K. Woodman-Maynard adapts F. Scott Fitzgerald’s classic into a gorgeous graphic novel. Set in 1922 New York, the story follows Nick Carroway, a young man who’s come to New York to get into the bond business. He reconnects with his cousin Daisy and her wealthy husband Tom, and soon meets Jay Gatsby, a mysterious former suitor of Daisy’s who has also grown rich and is determined to win Daisy back.
The original’s themes of obsession, deception, reinvention, and the dissatisfactions of the wealthy are all captured in this adaptation.
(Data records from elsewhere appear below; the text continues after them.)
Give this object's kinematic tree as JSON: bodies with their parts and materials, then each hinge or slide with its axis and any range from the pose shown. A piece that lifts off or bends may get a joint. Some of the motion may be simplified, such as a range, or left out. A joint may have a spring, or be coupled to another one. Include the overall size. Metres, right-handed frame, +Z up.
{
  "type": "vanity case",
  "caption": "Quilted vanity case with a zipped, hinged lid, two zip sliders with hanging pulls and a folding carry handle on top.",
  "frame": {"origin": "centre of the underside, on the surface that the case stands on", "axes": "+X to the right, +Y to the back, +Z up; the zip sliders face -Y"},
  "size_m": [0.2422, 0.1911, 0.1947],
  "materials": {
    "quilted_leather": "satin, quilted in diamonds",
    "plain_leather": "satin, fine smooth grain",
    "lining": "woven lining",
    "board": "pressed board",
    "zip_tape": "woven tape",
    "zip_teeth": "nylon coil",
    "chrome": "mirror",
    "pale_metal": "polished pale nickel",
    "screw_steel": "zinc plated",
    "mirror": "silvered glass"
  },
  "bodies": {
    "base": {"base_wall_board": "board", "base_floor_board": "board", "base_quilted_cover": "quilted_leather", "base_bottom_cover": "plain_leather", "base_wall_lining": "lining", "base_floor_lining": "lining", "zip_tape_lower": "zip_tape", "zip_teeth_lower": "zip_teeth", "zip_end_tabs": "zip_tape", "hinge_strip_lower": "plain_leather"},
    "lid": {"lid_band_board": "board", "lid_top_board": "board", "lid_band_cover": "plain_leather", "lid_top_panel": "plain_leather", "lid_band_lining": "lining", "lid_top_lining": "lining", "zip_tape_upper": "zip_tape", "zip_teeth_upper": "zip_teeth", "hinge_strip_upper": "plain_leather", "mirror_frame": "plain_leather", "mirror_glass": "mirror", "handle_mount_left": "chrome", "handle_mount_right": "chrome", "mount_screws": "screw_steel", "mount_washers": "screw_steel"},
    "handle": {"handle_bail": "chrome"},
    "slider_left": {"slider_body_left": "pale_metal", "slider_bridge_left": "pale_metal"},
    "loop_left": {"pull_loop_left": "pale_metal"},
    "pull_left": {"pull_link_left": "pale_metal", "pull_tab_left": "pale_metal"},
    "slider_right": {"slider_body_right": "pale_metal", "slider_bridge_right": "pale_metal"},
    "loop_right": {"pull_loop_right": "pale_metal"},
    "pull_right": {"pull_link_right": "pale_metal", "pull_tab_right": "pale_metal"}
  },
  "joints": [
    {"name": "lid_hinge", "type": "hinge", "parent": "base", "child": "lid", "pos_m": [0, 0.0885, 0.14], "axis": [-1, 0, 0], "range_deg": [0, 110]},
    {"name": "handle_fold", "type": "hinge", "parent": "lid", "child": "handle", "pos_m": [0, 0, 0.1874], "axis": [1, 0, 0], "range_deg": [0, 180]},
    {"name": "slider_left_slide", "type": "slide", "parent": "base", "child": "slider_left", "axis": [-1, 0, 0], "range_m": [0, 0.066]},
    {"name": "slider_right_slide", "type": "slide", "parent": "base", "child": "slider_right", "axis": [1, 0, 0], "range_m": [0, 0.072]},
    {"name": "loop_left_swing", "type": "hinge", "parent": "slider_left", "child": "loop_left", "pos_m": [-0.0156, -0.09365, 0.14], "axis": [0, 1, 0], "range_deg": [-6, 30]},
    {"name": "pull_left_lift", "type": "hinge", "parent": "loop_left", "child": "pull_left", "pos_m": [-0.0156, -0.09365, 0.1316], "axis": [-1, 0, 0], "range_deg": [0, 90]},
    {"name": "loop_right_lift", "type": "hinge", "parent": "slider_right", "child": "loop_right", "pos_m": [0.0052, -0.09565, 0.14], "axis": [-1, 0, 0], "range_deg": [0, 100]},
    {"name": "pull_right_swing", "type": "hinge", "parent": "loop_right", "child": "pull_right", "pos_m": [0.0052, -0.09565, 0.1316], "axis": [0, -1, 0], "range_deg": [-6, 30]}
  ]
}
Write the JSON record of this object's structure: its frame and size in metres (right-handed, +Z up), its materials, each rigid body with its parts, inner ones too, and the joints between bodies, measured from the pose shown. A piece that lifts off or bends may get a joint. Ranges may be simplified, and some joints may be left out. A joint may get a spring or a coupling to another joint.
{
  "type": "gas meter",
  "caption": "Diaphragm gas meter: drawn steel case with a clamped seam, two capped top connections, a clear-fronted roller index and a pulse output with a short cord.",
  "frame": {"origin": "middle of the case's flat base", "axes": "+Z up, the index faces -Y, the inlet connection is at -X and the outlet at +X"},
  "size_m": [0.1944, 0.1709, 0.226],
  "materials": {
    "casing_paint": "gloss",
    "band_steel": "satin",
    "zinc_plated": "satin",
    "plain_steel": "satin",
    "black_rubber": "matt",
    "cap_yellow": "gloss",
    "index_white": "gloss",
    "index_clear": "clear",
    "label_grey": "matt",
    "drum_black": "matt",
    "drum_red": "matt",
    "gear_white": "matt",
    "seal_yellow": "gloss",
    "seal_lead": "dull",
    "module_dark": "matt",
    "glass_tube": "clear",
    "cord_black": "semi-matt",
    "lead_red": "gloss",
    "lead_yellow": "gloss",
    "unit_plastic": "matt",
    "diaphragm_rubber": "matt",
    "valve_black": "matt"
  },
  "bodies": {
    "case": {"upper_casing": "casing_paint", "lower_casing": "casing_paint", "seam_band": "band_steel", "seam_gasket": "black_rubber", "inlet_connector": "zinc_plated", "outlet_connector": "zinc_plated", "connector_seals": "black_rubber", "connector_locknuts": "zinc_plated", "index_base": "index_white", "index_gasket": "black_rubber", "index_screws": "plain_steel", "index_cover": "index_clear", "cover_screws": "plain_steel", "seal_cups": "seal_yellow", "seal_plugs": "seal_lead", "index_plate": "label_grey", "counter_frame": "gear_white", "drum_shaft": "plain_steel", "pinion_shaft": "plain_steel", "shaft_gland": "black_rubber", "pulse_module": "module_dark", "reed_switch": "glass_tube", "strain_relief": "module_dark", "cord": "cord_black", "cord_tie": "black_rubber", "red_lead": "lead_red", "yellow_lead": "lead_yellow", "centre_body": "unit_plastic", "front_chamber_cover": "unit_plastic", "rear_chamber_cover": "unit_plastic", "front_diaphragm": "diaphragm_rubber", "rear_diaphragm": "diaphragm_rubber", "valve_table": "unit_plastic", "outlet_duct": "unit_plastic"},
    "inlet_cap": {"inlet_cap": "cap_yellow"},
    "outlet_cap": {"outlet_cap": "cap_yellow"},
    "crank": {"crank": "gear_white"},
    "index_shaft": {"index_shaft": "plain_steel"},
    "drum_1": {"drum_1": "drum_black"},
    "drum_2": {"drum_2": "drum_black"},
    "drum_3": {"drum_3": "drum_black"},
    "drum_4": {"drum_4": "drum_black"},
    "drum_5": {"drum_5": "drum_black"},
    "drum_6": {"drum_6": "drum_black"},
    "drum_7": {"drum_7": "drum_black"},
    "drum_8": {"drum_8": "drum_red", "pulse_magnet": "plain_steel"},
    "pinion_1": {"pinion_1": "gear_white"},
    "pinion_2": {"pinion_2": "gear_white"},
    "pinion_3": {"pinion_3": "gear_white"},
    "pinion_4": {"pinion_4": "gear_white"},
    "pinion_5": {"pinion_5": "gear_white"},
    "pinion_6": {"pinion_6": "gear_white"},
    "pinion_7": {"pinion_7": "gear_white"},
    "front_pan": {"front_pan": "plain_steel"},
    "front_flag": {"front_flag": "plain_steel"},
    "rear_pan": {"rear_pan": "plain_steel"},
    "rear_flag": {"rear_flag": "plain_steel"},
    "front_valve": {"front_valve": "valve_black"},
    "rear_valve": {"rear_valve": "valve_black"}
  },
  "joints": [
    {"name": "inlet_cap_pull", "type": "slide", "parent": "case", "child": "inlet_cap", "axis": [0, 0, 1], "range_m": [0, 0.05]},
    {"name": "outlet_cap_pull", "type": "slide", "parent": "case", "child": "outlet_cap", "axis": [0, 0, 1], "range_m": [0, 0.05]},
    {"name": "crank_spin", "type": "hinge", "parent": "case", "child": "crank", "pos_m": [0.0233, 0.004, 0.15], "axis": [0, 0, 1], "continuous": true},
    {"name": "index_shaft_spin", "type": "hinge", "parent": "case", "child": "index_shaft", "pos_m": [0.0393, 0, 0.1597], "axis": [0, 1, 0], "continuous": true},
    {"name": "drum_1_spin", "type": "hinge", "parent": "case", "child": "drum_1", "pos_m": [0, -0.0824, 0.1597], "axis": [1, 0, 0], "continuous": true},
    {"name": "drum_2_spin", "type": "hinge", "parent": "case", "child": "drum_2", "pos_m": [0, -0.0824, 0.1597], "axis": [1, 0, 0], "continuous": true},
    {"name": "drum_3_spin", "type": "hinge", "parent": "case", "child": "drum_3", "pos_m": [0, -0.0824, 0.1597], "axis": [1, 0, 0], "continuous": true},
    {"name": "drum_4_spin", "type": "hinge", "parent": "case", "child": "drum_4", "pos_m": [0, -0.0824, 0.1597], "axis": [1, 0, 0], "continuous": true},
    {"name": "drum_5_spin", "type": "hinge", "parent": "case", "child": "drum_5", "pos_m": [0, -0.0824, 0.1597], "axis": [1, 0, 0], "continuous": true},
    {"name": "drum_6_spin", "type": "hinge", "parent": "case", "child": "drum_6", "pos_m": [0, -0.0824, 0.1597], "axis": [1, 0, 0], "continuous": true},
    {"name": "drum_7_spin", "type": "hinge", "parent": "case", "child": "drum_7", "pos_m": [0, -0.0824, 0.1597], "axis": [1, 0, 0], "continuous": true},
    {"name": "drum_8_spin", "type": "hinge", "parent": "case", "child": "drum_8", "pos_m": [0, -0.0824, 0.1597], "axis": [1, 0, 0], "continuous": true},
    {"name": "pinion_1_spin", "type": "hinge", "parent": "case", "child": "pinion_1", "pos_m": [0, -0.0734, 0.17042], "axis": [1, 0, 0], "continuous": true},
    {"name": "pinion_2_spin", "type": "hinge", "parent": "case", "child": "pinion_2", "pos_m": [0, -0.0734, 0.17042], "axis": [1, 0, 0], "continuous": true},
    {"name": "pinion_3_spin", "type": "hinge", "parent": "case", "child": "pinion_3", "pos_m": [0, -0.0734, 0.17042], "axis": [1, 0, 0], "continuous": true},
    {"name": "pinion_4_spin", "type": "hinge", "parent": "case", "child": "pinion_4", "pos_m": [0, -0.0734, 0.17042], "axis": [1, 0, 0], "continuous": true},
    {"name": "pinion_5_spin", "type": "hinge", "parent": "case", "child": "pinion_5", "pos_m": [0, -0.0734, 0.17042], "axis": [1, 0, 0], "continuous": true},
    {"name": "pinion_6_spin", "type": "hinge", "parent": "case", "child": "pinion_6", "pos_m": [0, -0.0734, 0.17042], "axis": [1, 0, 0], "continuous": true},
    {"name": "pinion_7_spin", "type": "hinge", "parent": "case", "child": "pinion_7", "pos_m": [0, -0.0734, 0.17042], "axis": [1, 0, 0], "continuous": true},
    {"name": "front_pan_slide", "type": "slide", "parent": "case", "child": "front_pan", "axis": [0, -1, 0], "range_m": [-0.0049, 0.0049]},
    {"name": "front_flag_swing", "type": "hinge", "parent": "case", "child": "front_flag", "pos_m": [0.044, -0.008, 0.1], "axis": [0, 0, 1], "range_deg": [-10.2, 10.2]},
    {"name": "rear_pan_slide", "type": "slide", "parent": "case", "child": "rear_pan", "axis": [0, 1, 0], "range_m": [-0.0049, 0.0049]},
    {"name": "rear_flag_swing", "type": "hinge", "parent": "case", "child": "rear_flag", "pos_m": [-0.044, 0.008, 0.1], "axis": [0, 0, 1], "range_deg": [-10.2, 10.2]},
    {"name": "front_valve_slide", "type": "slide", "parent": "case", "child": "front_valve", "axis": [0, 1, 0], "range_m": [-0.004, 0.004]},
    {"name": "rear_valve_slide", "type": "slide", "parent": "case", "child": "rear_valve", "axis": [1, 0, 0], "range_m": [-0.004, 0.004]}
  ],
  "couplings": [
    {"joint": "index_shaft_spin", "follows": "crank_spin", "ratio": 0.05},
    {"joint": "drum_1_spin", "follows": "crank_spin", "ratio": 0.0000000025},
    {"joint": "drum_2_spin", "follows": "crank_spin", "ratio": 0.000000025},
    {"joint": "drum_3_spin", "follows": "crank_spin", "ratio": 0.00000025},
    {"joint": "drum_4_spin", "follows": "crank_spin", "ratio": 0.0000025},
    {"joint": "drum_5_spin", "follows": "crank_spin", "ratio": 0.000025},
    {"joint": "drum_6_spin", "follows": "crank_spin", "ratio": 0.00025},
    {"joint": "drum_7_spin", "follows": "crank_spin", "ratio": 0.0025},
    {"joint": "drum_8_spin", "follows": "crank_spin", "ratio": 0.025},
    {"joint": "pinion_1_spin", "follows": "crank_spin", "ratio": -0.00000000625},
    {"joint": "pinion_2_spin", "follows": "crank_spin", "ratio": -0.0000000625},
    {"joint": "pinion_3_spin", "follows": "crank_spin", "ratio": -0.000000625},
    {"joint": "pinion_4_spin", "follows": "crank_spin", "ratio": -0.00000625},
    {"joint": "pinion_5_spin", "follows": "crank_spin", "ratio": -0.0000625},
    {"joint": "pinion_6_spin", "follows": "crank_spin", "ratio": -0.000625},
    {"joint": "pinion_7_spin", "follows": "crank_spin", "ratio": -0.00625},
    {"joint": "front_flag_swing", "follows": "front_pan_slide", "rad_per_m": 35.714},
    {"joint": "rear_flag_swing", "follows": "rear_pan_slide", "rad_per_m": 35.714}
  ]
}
But the graphic novel has its own distinct style, helping to elaborate on those themes—and on the characters. Every part of the book, no matter how minor, is crafted to better convey the world of Gatsby and company. The text is set in typical word balloons, but also in a distinct, ornate balloon pattern that’s personal to Daisy, emphasizing her sometimes ethereal, sometimes flighty nature. Nick’s narration is placed along sidewalks or on buildings, and the chapters are marked in a perfect, period-accurate Art Deco lettering.
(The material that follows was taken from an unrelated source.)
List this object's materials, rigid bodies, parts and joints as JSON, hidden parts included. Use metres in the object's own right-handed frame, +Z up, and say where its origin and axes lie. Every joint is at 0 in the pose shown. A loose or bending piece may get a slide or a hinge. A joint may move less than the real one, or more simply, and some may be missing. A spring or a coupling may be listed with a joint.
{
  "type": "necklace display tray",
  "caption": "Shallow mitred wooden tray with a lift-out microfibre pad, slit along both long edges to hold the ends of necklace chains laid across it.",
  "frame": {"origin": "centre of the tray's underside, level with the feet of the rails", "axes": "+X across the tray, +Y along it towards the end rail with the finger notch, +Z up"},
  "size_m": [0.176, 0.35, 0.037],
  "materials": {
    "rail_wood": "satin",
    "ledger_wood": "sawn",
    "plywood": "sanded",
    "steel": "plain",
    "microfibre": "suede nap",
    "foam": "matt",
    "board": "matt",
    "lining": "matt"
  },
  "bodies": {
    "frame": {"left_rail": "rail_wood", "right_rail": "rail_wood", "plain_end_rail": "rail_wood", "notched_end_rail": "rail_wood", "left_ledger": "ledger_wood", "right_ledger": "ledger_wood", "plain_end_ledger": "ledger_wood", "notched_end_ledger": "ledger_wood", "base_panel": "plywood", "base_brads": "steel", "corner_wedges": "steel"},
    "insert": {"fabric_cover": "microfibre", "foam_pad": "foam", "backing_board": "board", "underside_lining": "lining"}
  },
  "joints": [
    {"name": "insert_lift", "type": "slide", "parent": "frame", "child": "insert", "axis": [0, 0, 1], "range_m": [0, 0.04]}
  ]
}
The book’s painted watercolors summon the decadence of the Gilded Age and offer their own powerful and creative images, like a depiction of Gatsby’s house made of cards and falling apart to match a description in the text, or a scene where Daisy floats into a room as if an “anchored balloon.” The Great Gatsby is a faithful version of Fitzgerald’s story, with new insights that come from the merging of the written word and graphic arts—the mark of a successful adaptation.